Exercise prompt:
Copy each line of the data below with the word "bodies".

:: Data ::

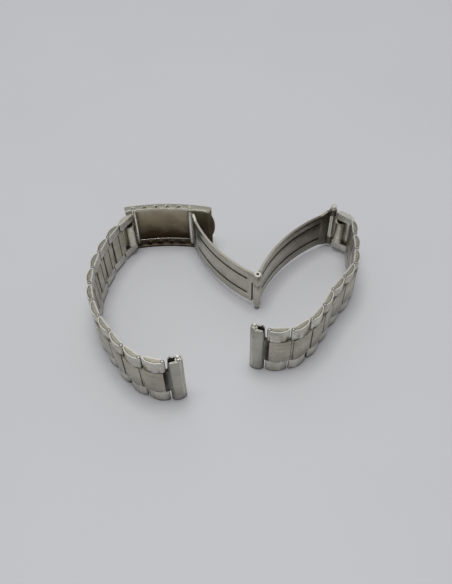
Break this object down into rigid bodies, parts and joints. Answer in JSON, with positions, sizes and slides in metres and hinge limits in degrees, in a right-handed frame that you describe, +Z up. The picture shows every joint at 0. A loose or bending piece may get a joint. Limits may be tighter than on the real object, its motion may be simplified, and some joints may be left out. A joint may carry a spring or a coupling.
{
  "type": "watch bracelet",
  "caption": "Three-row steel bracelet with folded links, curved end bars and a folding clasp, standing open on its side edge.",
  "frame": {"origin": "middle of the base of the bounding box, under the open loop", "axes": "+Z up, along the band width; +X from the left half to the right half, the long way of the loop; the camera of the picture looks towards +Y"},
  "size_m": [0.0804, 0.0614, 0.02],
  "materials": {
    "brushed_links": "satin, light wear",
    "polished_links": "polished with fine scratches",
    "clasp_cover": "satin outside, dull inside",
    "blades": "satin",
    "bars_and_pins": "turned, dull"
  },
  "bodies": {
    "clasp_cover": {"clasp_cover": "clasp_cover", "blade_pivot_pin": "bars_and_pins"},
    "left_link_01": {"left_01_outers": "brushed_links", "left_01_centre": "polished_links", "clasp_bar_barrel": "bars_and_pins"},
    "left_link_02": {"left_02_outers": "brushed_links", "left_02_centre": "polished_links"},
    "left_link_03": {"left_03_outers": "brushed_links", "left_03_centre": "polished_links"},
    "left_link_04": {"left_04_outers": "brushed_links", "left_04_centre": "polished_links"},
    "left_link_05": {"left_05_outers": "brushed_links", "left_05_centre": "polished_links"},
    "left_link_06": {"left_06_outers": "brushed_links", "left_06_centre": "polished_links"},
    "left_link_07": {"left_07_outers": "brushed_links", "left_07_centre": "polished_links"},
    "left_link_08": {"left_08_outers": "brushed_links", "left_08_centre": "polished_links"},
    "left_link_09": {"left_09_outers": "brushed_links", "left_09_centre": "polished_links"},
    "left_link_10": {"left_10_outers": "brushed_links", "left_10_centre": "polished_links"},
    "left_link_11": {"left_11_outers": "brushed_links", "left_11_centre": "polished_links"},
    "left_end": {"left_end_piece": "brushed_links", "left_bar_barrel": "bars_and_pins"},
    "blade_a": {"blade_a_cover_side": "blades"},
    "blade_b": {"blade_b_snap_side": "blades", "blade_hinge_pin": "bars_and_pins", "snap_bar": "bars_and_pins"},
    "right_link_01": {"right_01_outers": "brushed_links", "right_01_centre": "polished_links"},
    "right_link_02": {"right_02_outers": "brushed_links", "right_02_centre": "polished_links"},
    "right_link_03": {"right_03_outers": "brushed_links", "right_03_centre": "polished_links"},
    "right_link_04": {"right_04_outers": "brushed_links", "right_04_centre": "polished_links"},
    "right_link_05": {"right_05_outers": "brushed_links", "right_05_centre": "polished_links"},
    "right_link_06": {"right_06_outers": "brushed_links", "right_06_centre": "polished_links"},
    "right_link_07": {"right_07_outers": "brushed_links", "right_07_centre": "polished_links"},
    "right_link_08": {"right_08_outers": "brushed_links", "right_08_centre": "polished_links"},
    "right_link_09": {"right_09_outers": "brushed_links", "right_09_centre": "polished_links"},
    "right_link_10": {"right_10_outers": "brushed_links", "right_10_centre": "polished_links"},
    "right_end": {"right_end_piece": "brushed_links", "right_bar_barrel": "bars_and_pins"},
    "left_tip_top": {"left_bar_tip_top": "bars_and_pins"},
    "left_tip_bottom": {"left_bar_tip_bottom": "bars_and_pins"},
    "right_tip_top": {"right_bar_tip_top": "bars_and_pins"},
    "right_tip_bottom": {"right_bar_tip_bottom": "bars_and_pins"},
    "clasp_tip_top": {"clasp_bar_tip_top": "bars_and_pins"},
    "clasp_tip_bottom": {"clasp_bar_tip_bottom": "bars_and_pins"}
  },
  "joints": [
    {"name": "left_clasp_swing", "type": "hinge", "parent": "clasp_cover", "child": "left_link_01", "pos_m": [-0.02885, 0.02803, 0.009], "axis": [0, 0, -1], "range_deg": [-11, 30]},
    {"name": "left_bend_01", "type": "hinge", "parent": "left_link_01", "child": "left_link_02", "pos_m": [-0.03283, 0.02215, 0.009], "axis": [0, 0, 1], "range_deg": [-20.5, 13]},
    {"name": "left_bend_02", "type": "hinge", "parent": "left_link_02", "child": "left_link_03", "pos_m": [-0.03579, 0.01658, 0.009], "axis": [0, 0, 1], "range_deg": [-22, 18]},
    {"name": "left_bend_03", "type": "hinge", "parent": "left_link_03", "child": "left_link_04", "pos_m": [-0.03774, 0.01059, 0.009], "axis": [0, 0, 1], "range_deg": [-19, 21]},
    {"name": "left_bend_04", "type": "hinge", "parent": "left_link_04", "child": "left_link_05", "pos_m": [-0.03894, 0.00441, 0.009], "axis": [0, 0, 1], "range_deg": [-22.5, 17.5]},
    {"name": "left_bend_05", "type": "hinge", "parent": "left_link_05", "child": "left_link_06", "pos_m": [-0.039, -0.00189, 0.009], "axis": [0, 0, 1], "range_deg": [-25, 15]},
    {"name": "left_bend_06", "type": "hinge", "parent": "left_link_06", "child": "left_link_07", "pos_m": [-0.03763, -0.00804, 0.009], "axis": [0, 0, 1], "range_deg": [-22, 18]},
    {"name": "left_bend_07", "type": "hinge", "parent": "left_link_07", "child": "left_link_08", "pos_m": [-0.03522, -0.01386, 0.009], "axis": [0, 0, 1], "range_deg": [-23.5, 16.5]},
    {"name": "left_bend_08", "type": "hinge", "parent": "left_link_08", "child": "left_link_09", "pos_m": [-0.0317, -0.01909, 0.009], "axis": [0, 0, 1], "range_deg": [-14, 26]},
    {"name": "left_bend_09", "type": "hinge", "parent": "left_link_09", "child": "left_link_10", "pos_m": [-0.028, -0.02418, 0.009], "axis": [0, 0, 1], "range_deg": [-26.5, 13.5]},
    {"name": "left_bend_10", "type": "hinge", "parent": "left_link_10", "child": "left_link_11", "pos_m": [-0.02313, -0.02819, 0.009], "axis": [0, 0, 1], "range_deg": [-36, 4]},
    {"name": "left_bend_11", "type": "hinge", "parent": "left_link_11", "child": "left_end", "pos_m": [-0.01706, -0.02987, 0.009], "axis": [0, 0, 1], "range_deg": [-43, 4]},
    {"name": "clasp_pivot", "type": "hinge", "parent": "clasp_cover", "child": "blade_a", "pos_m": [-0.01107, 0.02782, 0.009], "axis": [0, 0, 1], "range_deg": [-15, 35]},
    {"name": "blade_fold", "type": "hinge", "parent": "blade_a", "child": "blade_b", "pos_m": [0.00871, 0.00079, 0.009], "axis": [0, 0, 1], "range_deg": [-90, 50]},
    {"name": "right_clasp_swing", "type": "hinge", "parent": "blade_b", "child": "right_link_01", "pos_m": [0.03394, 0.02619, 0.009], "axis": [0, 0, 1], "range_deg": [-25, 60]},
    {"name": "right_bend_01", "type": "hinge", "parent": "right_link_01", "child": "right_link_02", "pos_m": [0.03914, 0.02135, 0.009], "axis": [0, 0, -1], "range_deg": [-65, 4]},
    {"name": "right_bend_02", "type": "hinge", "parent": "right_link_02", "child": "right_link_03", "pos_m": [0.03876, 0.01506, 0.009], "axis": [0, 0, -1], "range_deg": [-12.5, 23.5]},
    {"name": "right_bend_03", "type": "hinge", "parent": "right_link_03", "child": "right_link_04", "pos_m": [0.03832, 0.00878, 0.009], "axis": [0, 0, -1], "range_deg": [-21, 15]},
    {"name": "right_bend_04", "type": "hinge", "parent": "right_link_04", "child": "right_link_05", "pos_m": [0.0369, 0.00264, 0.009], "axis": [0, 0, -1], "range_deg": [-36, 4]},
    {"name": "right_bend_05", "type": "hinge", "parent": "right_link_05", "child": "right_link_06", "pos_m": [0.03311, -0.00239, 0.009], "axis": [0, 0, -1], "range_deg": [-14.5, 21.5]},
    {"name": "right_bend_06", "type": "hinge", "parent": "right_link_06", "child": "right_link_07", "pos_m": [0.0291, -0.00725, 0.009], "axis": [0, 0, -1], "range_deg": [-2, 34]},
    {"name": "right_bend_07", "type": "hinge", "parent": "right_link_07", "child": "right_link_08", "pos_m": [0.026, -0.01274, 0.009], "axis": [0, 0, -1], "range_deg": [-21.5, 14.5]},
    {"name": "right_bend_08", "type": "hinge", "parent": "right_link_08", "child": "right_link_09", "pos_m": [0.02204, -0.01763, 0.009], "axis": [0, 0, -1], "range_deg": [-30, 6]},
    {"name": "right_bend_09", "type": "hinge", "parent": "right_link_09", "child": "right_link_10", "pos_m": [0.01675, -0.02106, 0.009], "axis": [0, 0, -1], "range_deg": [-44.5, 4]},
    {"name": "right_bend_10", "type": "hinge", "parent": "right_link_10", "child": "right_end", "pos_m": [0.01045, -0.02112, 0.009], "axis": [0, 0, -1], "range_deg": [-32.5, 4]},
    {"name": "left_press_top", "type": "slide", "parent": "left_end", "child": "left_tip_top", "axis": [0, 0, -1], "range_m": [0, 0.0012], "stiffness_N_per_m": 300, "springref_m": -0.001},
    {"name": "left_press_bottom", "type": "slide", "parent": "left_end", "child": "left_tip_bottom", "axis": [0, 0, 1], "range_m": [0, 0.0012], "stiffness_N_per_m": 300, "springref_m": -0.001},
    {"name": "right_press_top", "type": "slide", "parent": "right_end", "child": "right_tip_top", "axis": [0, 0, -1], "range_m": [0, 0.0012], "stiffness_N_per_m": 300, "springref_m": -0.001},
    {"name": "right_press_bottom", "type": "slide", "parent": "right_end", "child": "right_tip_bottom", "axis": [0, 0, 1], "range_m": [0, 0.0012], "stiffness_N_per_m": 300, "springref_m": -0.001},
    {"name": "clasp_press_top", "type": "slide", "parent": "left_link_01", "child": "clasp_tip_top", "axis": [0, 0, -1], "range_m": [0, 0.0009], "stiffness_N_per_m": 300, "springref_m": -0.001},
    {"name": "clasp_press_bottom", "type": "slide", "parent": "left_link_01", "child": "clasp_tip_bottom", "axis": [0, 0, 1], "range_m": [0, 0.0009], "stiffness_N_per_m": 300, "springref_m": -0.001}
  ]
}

:::

Reply:
Break this object down into rigid bodies, parts and joints. Answer in JSON, with positions, sizes and slides in metres and hinge limits in degrees, in a right-handed frame that you describe, +Z up. The picture shows every joint at 0. A loose or bending piece may get a joint. Limits may be tighter than on the real object, its motion may be simplified, and some joints may be left out. A joint may carry a spring or a coupling.
  "bodies": {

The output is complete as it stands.